Transcribe the data that follows precisely, omitting nothing.

• • •

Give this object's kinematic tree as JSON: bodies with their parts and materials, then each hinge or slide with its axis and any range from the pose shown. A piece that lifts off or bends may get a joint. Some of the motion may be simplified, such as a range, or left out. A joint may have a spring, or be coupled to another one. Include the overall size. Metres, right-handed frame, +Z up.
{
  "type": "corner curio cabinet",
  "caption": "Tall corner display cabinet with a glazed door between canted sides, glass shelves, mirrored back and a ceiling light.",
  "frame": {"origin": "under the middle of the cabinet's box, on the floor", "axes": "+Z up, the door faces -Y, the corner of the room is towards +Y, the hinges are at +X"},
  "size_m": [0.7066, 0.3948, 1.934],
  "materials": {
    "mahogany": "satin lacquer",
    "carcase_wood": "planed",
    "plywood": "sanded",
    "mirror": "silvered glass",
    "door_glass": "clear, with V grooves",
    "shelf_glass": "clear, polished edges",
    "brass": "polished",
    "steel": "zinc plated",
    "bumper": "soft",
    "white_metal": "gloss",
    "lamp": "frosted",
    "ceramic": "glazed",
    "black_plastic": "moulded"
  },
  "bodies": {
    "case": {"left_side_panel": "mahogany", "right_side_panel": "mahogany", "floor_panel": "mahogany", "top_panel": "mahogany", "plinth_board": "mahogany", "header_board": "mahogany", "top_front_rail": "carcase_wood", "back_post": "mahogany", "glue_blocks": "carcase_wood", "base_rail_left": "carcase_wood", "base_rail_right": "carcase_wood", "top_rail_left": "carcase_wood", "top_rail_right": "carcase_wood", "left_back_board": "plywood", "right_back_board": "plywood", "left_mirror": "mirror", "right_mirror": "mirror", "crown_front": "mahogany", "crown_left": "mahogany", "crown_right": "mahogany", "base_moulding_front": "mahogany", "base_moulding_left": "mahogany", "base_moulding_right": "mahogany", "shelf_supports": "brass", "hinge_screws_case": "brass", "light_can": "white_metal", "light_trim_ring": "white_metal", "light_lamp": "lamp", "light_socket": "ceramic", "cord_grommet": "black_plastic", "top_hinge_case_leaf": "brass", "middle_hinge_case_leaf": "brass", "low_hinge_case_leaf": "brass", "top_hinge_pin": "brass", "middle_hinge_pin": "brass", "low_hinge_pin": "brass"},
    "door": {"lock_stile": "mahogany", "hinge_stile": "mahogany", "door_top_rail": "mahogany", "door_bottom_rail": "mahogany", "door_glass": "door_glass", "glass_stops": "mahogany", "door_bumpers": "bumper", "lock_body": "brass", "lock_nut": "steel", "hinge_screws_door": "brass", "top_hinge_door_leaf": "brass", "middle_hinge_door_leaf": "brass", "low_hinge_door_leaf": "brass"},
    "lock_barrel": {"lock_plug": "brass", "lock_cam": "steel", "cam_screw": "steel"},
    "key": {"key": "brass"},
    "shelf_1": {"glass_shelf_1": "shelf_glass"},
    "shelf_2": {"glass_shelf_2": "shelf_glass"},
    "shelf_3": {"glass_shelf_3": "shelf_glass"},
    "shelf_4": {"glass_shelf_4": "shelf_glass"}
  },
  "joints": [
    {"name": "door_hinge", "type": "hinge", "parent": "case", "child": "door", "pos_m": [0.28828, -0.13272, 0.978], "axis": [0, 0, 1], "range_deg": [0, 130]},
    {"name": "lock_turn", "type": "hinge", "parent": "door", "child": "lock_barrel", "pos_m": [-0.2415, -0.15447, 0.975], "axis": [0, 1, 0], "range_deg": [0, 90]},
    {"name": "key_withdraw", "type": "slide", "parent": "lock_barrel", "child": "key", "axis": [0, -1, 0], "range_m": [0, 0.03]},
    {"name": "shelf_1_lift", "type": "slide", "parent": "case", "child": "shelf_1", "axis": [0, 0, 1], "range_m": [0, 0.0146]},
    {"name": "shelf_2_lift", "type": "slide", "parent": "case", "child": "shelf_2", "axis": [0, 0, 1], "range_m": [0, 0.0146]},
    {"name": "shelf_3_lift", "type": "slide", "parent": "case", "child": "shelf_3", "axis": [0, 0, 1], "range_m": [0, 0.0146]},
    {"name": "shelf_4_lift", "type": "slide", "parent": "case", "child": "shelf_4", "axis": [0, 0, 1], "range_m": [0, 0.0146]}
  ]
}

• • •

Exercise result
Give this object's kinematic tree as JSON: bodies with their parts and materials, then each hinge or slide with its axis and any range from the pose shown. A piece that lifts off or bends may get a joint. Some of the motion may be simplified, such as a range, or left out. A joint may have a spring, or be coupled to another one. Include the overall size. Metres, right-handed frame, +Z up.
{
  "type": "corner curio cabinet",
  "caption": "Tall corner display cabinet with a glazed door between canted sides, glass shelves, mirrored back and a ceiling light.",
  "frame": {"origin": "under the middle of the cabinet's box, on the floor", "axes": "+Z up, the door faces -Y, the corner of the room is towards +Y, the hinges are at +X"},
  "size_m": [0.7066, 0.3948, 1.934],
  "materials": {
    "mahogany": "satin lacquer",
    "carcase_wood": "planed",
    "plywood": "sanded",
    "mirror": "silvered glass",
    "door_glass": "clear, with V grooves",
    "shelf_glass": "clear, polished edges",
    "brass": "polished",
    "steel": "zinc plated",
    "bumper": "soft",
    "white_metal": "gloss",
    "lamp": "frosted",
    "ceramic": "glazed",
    "black_plastic": "moulded"
  },
  "bodies": {
    "case": {"left_side_panel": "mahogany", "right_side_panel": "mahogany", "floor_panel": "mahogany", "top_panel": "mahogany", "plinth_board": "mahogany", "header_board": "mahogany", "top_front_rail": "carcase_wood", "back_post": "mahogany", "glue_blocks": "carcase_wood", "base_rail_left": "carcase_wood", "base_rail_right": "carcase_wood", "top_rail_left": "carcase_wood", "top_rail_right": "carcase_wood", "left_back_board": "plywood", "right_back_board": "plywood", "left_mirror": "mirror", "right_mirror": "mirror", "crown_front": "mahogany", "crown_left": "mahogany", "crown_right": "mahogany", "base_moulding_front": "mahogany", "base_moulding_left": "mahogany", "base_moulding_right": "mahogany", "shelf_supports": "brass", "hinge_screws_case": "brass", "light_can": "white_metal", "light_trim_ring": "white_metal", "light_lamp": "lamp", "light_socket": "ceramic", "cord_grommet": "black_plastic", "top_hinge_case_leaf": "brass", "middle_hinge_case_leaf": "brass", "low_hinge_case_leaf": "brass", "top_hinge_pin": "brass", "middle_hinge_pin": "brass", "low_hinge_pin": "brass"},
    "door": {"lock_stile": "mahogany", "hinge_stile": "mahogany", "door_top_rail": "mahogany", "door_bottom_rail": "mahogany", "door_glass": "door_glass", "glass_stops": "mahogany", "door_bumpers": "bumper", "lock_body": "brass", "lock_nut": "steel", "hinge_screws_door": "brass", "top_hinge_door_leaf": "brass", "middle_hinge_door_leaf": "brass", "low_hinge_door_leaf": "brass"},
    "lock_barrel": {"lock_plug": "brass", "lock_cam": "steel", "cam_screw": "steel"},
    "key": {"key": "brass"},
    "shelf_1": {"glass_shelf_1": "shelf_glass"},
    "shelf_2": {"glass_shelf_2": "shelf_glass"},
    "shelf_3": {"glass_shelf_3": "shelf_glass"},
    "shelf_4": {"glass_shelf_4": "shelf_glass"}
  },
  "joints": [
    {"name": "door_hinge", "type": "hinge", "parent": "case", "child": "door", "pos_m": [0.28828, -0.13272, 0.978], "axis": [0, 0, 1], "range_deg": [0, 130]},
    {"name": "lock_turn", "type": "hinge", "parent": "door", "child": "lock_barrel", "pos_m": [-0.2415, -0.15447, 0.975], "axis": [0, 1, 0], "range_deg": [0, 90]},
    {"name": "key_withdraw", "type": "slide", "parent": "lock_barrel", "child": "key", "axis": [0, -1, 0], "range_m": [0, 0.03]},
    {"name": "shelf_1_lift", "type": "slide", "parent": "case", "child": "shelf_1", "axis": [0, 0, 1], "range_m": [0, 0.0146]},
    {"name": "shelf_2_lift", "type": "slide", "parent": "case", "child": "shelf_2", "axis": [0, 0, 1], "range_m": [0, 0.0146]},
    {"name": "shelf_3_lift", "type": "slide", "parent": "case", "child": "shelf_3", "axis": [0, 0, 1], "range_m": [0, 0.0146]},
    {"name": "shelf_4_lift", "type": "slide", "parent": "case", "child": "shelf_4", "axis": [0, 0, 1], "range_m": [0, 0.0146]}
  ]
}